Yukich is still aggravated that the song, and hence the video, was never released in America.
“He released it in Europe. I was really pissed because I thought that after we shot it after we – I mean, Michael loved it. Those are pretty big stars in that day, and we thought we all did a pretty good job and it was great, it was funny, it was the kind of style and stuff that I’ve done for years, and for them to not release it was devastating, because the only people who saw were people who saw our demo reel, and they’d say ‘What happen to this?’ You know, you almost feel embarrassed, like it wasn’t a hit or something, but it was never released here.”
When Jackson died suddenly, Yukich immediately thought back to the video and a conversation the two had.
“To this day, I’ve been – I guess not so much anymore, because years have gone by — but I was convinced when he died that he didn’t die. We made that video, and he said to me, ‘I would love to be hiding and see what people say about me, you know?’ I mean, having shot all that footage and then he died? It was just kind of weird.”
Olivia Newton John, actress that appears in the video, Chris Cadman’s “Michael Jackson the Maestro”

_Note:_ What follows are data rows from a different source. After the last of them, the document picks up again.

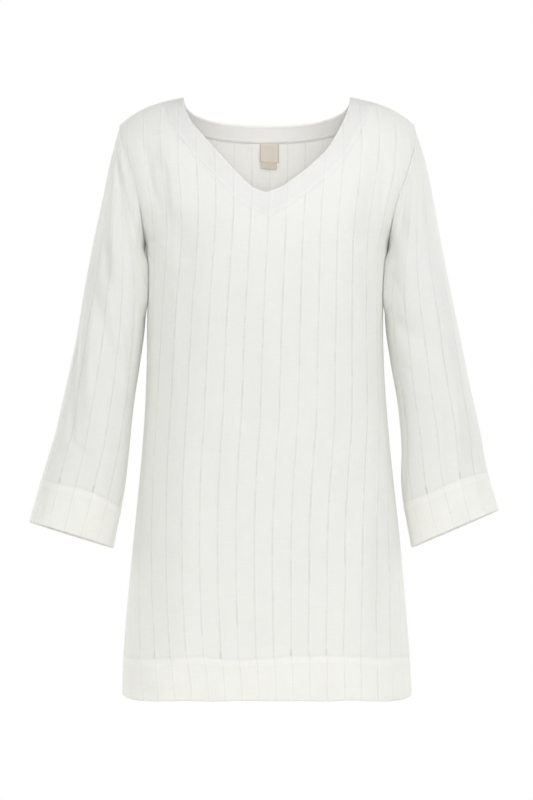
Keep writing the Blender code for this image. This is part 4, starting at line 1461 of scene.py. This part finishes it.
def buildStudio(settings):
    # The world is plain white to the camera, and a dimmer white as a light.
    half, height = settings["floorHalf"], settings["floorHeight"]
    mesh = bpy.data.meshes.new("floor")
    corners = [(x * half, y * half, height) for x, y in ((-1, -1), (1, -1), (1, 1), (-1, 1))]
    mesh.from_pydata(corners, [], [(0, 1, 2, 3)])
    paint, _, shader = newMaterial("floorPaint")
    shader.inputs["Base Color"].default_value = (*settings["floorColour"], 1.0)
    shader.inputs["Roughness"].default_value = settings["floorRoughness"]
    mesh.materials.append(paint)
    floor = bpy.data.objects.new("floor", mesh)
    scene.collection.objects.link(floor)
    for name, place, target, size, power, colour, *cone in settings["lamps"]:
        lamp = bpy.data.lights.new(name, "SPOT" if cone else "AREA")
        lamp.energy, lamp.color = power, colour
        if cone:
            lamp.spot_size, lamp.spot_blend, lamp.shadow_soft_size = cone[0], 1.0, size
        else:
            lamp.shape, lamp.size = "DISK", size
        holder = bpy.data.objects.new(name, lamp)
        holder.location = place
        direction = np.array(target) - np.array(place)
        tilt = np.arctan2(np.hypot(direction[0], direction[1]), -direction[2])
        holder.rotation_euler = (tilt, 0, np.arctan2(-direction[0], direction[1]))
        scene.collection.objects.link(holder)
    world = bpy.data.worlds.new("studio")
    world.use_nodes = True
    tree = world.node_tree
    tree.nodes.clear()
    kinds = ("LightPath", "MixShader", "OutputWorld", "Background", "Background")
    rays, mix, output, lit, seen = (tree.nodes.new("ShaderNode" + kind) for kind in kinds)
    for node, strength in ((lit, settings["skyLight"]), (seen, 1.0)):
        node.inputs["Color"].default_value = (*settings["skyColour"], 1.0)
        node.inputs["Strength"].default_value = strength
    for socket, value in ((mix.inputs[0], rays.outputs["Is Camera Ray"]),
                          (mix.inputs[1], lit.outputs[0]), (mix.inputs[2], seen.outputs[0]),
                          (output.inputs["Surface"], mix.outputs[0])):
        tree.links.new(value, socket)
    scene.world = world
    scene.view_settings.view_transform = "Standard"
    scene.view_settings.look = "None"


buildStudio(studio)
print("floor and light placed")

# Which node each piece stands for, its slot, and its cut: width, length and area
standsFor = {
    "front": ("front", "linen_body", (0.580, 0.885), 0.388),
    "back": ("back", "linen_body", (0.574, 0.882), 0.396),
    "leftSleeve": ("sleeve_left", "linen_sleeves", (0.490, 0.575), 0.165),
    "rightSleeve": ("sleeve_right", "linen_sleeves", (0.490, 0.575), 0.165),
    "frontFacing": ("front_neck_facing", "linen_facing", (0.034, 0.50), 0.0150),
    "backFacing": ("back_neck_facing", "linen_facing", (0.030, 0.36), 0.0100),
    "label": ("neck_label", "label_tape", (0.0265, 0.0262), None),
    "tab": ("label_tab", "label_tape", (0.0218, 0.0102), None),
}
for key, (node, slot, flat, area) in standsFor.items():
    piece = made[key]
    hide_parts(node)
    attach(piece, "root")
print("pieces stand for the solids")
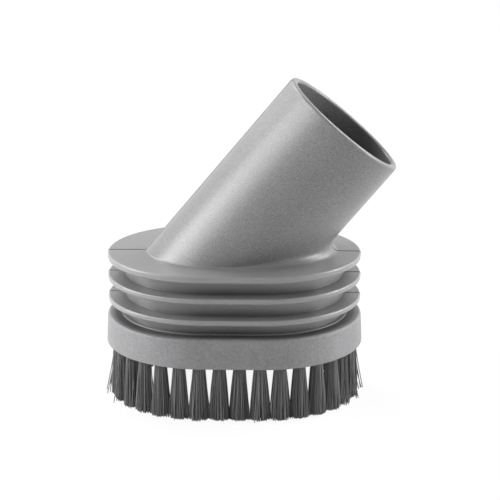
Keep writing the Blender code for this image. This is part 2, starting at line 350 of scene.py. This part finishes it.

I met Michael Jackson quite a few times. I never sang with him but I was invited to appear in one of his videos and he was always very sweet, very shy, very polite, charming. And he was so talented by goodness, so extremely talented. What happened to him was such a tragedy and especially to happen in such a public way. It was a very sad and a big loss to the music world because he was such an innovator of new sounds and he was brilliant.